YOUR GOAL>
Copy out all of the data exactly as it appears.

EXTRACTED MATERIAL>
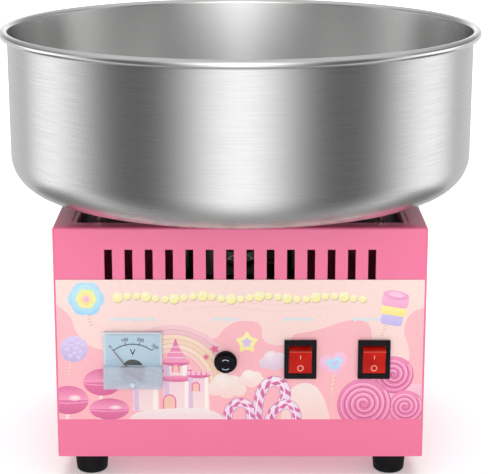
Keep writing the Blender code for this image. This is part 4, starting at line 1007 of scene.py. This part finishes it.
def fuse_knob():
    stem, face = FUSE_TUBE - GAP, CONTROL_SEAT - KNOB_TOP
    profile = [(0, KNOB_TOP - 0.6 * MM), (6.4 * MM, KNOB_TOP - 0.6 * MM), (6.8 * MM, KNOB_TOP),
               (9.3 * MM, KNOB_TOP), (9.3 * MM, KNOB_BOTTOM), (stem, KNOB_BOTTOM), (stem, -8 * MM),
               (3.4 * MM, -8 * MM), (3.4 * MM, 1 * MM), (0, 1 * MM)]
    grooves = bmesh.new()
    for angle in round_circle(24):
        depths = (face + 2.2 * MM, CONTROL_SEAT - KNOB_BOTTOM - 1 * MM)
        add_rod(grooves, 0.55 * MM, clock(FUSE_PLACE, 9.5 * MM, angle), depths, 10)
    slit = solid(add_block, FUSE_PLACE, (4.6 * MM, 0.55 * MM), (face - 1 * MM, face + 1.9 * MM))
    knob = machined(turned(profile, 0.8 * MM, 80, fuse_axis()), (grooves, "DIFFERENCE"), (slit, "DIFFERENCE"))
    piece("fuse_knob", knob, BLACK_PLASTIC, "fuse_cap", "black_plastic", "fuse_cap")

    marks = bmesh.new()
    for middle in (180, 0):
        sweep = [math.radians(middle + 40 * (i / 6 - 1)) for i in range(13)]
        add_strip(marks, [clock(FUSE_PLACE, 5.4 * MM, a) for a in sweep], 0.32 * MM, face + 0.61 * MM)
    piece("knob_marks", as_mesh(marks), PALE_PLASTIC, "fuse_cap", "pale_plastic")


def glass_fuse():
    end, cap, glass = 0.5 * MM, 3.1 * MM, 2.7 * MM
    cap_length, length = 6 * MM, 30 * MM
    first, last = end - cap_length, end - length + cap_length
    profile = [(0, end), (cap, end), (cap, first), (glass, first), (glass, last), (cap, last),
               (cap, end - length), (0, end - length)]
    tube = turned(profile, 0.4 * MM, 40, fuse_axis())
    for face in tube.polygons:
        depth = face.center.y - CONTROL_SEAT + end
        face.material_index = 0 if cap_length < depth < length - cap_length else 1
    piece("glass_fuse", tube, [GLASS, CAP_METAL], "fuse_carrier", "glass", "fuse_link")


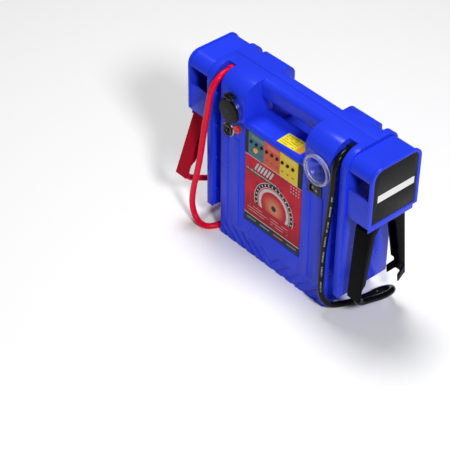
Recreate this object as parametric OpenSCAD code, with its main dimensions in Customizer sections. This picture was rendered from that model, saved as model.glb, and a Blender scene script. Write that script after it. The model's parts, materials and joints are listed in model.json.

FULL RESPONSE>
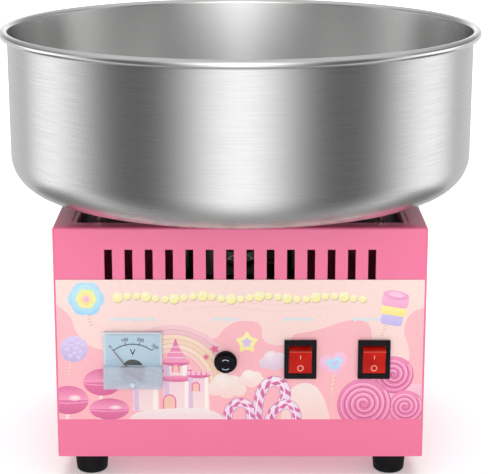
Keep writing the Blender code for this image. This is part 4, starting at line 1007 of scene.py. This part finishes it.
def fuse_knob():
    stem, face = FUSE_TUBE - GAP, CONTROL_SEAT - KNOB_TOP
    profile = [(0, KNOB_TOP - 0.6 * MM), (6.4 * MM, KNOB_TOP - 0.6 * MM), (6.8 * MM, KNOB_TOP),
               (9.3 * MM, KNOB_TOP), (9.3 * MM, KNOB_BOTTOM), (stem, KNOB_BOTTOM), (stem, -8 * MM),
               (3.4 * MM, -8 * MM), (3.4 * MM, 1 * MM), (0, 1 * MM)]
    grooves = bmesh.new()
    for angle in round_circle(24):
        depths = (face + 2.2 * MM, CONTROL_SEAT - KNOB_BOTTOM - 1 * MM)
        add_rod(grooves, 0.55 * MM, clock(FUSE_PLACE, 9.5 * MM, angle), depths, 10)
    slit = solid(add_block, FUSE_PLACE, (4.6 * MM, 0.55 * MM), (face - 1 * MM, face + 1.9 * MM))
    knob = machined(turned(profile, 0.8 * MM, 80, fuse_axis()), (grooves, "DIFFERENCE"), (slit, "DIFFERENCE"))
    piece("fuse_knob", knob, BLACK_PLASTIC, "fuse_cap", "black_plastic", "fuse_cap")

    marks = bmesh.new()
    for middle in (180, 0):
        sweep = [math.radians(middle + 40 * (i / 6 - 1)) for i in range(13)]
        add_strip(marks, [clock(FUSE_PLACE, 5.4 * MM, a) for a in sweep], 0.32 * MM, face + 0.61 * MM)
    piece("knob_marks", as_mesh(marks), PALE_PLASTIC, "fuse_cap", "pale_plastic")


def glass_fuse():
    end, cap, glass = 0.5 * MM, 3.1 * MM, 2.7 * MM
    cap_length, length = 6 * MM, 30 * MM
    first, last = end - cap_length, end - length + cap_length
    profile = [(0, end), (cap, end), (cap, first), (glass, first), (glass, last), (cap, last),
               (cap, end - length), (0, end - length)]
    tube = turned(profile, 0.4 * MM, 40, fuse_axis())
    for face in tube.polygons:
        depth = face.center.y - CONTROL_SEAT + end
        face.material_index = 0 if cap_length < depth < length - cap_length else 1
    piece("glass_fuse", tube, [GLASS, CAP_METAL], "fuse_carrier", "glass", "fuse_link")


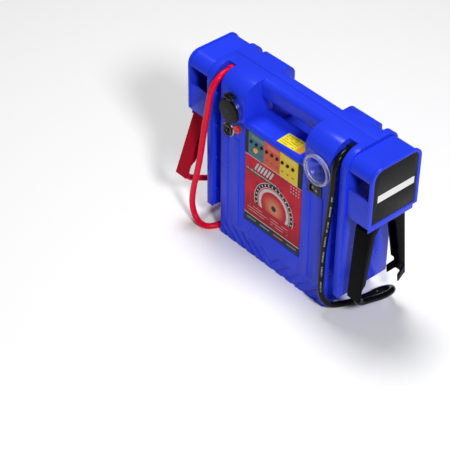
Recreate this object as parametric OpenSCAD code, with its main dimensions in Customizer sections. This picture was rendered from that model, saved as model.glb, and a Blender scene script. Write that script after it. The model's parts, materials and joints are listed in model.json.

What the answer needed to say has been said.